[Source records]
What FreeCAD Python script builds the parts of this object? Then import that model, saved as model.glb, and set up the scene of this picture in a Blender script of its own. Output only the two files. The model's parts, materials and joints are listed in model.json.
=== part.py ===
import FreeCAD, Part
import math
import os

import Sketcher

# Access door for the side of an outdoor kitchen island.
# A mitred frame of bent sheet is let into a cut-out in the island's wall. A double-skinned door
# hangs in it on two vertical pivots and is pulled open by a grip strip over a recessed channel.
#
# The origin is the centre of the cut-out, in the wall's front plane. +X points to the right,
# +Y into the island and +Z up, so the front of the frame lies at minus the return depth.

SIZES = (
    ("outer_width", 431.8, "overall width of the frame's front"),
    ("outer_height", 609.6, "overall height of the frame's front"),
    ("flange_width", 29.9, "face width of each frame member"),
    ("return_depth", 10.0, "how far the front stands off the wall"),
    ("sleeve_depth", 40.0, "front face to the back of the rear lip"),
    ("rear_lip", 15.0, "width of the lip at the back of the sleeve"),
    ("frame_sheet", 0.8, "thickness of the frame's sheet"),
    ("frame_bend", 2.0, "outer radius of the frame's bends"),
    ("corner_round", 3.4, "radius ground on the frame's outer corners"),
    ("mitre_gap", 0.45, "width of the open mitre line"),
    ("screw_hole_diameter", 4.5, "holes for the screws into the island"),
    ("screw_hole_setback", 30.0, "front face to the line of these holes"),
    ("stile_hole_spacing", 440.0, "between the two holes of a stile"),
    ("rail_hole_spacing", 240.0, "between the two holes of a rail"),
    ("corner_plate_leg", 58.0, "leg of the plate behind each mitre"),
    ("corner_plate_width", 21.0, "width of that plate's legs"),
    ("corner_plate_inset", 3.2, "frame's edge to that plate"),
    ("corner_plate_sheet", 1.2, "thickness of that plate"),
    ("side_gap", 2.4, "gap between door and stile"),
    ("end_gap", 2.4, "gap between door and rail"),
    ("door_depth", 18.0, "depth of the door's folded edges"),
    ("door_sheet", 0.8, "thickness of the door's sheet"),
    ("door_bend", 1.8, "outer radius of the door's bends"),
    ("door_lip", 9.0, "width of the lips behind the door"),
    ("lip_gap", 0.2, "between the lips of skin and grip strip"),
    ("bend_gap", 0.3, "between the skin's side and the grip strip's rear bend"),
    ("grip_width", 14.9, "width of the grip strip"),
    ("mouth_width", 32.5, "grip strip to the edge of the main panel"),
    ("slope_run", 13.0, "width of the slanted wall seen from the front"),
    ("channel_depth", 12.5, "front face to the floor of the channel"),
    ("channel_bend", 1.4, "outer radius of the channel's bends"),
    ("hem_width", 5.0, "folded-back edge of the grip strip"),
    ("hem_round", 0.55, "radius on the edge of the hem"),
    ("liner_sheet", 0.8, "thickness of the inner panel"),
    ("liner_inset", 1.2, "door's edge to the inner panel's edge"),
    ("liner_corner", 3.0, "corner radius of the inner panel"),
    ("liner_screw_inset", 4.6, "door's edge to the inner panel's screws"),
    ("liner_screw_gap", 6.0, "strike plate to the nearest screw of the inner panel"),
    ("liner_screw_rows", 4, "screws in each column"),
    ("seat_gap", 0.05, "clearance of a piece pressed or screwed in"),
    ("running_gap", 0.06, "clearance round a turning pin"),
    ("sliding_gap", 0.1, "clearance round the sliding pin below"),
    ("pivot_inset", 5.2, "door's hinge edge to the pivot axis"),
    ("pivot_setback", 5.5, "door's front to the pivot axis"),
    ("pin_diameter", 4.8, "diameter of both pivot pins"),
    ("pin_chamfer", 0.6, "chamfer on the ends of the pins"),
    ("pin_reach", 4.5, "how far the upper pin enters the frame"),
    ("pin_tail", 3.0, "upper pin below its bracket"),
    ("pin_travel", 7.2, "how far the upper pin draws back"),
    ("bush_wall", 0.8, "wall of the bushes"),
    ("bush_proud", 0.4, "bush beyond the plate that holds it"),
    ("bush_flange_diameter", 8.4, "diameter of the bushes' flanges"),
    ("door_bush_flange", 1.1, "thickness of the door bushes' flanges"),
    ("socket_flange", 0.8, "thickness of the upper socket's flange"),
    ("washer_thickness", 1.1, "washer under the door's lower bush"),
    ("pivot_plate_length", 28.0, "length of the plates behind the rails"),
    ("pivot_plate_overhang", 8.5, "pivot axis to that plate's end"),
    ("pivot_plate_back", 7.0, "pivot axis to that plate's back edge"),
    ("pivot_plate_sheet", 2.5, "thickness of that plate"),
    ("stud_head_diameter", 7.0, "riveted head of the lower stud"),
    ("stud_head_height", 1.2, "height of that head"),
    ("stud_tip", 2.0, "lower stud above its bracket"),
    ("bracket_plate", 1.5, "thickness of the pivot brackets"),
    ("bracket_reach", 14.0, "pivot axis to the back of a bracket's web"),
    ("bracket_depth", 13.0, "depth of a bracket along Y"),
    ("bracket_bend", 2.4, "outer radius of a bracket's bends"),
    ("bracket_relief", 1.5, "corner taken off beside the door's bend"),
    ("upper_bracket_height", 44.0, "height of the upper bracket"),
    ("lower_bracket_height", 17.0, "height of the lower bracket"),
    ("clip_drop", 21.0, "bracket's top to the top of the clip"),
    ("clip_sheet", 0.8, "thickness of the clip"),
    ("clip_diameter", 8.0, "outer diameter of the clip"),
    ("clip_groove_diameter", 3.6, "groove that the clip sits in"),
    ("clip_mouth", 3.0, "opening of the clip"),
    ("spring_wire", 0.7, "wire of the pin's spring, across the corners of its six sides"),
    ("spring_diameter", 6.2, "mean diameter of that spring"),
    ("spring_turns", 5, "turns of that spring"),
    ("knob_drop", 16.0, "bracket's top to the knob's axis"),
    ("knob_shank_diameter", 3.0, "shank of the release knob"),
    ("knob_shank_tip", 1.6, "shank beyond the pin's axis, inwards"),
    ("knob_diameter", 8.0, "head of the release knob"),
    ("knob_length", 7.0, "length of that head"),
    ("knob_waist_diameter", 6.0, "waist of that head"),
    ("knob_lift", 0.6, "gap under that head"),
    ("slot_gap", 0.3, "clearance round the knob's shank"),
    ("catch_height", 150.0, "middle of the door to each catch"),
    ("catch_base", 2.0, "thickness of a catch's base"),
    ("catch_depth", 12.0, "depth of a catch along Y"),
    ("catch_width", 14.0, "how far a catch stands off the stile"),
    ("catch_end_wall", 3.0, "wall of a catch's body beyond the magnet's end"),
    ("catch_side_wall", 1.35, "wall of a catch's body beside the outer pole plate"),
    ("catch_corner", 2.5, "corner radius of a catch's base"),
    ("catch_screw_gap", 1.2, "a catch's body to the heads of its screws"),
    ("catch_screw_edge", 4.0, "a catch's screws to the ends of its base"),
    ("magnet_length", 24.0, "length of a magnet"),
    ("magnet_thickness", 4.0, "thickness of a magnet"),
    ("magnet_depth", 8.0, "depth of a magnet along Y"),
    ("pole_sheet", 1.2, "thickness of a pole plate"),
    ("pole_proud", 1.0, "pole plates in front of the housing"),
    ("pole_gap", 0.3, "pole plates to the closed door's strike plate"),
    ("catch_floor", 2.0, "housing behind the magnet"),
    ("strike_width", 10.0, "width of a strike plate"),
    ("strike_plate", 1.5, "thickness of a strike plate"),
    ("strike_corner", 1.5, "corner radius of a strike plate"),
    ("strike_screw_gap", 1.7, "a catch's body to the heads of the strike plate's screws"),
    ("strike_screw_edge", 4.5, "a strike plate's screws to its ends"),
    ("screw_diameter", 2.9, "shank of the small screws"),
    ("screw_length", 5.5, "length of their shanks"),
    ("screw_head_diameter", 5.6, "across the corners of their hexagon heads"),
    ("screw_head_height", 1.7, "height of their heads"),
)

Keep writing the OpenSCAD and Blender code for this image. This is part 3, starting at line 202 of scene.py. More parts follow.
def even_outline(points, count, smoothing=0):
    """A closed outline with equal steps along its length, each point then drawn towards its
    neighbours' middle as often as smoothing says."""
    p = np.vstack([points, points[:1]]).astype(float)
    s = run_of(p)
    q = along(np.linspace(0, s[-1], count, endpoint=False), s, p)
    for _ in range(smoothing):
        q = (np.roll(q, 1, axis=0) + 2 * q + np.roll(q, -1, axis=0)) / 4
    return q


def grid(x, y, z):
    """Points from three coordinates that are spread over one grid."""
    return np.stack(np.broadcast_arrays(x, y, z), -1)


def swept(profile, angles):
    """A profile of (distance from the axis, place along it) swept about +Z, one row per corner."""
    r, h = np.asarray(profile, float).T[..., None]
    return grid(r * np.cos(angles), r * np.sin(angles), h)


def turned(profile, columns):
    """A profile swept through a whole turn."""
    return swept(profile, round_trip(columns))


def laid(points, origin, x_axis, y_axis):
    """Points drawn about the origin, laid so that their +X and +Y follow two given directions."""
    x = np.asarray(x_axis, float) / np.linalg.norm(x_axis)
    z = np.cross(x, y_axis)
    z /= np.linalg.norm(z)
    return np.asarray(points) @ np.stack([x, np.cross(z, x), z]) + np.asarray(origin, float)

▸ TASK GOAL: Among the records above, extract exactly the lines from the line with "Keep writing the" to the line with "return swept(profile, round_trip(columns))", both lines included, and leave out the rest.

▸ THE COMPLETED TASK:
Keep writing the OpenSCAD and Blender code for this image. This is part 3, starting at line 202 of scene.py. More parts follow.
def even_outline(points, count, smoothing=0):
    """A closed outline with equal steps along its length, each point then drawn towards its
    neighbours' middle as often as smoothing says."""
    p = np.vstack([points, points[:1]]).astype(float)
    s = run_of(p)
    q = along(np.linspace(0, s[-1], count, endpoint=False), s, p)
    for _ in range(smoothing):
        q = (np.roll(q, 1, axis=0) + 2 * q + np.roll(q, -1, axis=0)) / 4
    return q


def grid(x, y, z):
    """Points from three coordinates that are spread over one grid."""
    return np.stack(np.broadcast_arrays(x, y, z), -1)


def swept(profile, angles):
    """A profile of (distance from the axis, place along it) swept about +Z, one row per corner."""
    r, h = np.asarray(profile, float).T[..., None]
    return grid(r * np.cos(angles), r * np.sin(angles), h)


def turned(profile, columns):
    """A profile swept through a whole turn."""
    return swept(profile, round_trip(columns))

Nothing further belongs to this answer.